Cai Wei, Chief Strategy Officer of KPMG China Consulting, believes that looking ahead, with the vigorous implementation of policies such as large-scale equipment upgrades, consumer goods replacement, and ultra-long-term special government bonds, infrastructure and manufacturing investments are expected to continue making positive contributions, and residential consumption may steadily recover.

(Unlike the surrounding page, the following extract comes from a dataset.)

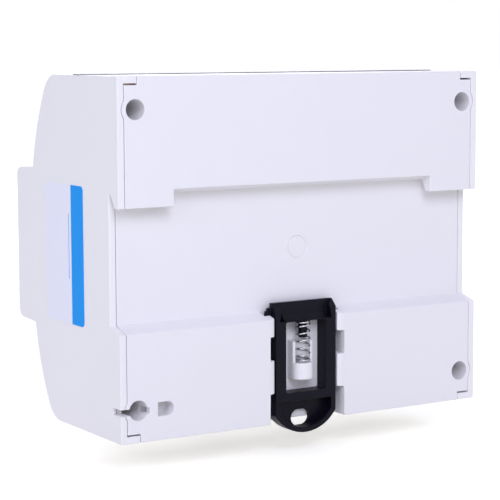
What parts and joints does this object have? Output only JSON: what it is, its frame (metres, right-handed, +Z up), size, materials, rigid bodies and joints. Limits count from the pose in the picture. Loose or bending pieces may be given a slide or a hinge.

However, the lack of effective demand is a strong constraint on the current economic rebound, highlighting the necessity for policy efforts.
Starting in late May, a series of real estate policy combinations have been intensively implemented, including the removal of the lower limits on commercial personal housing loan interest rates for first and second homes at the national level, the reduction of personal housing provident fund loan interest rates, and the lowering of the minimum down payment ratio for commercial personal housing loans.
Wang Qing, Chief Macro Analyst at Orient Gold & Credit Rating, stated that from the content of the policies, this round of "triple release" is the most forceful in the real estate support policies over the past three years, and it significantly exceeds market expectations, sending a strong signal to support the real estate industry in achieving a soft landing more quickly, and it is expected to have a strong stimulating effect on the housing market in the short term.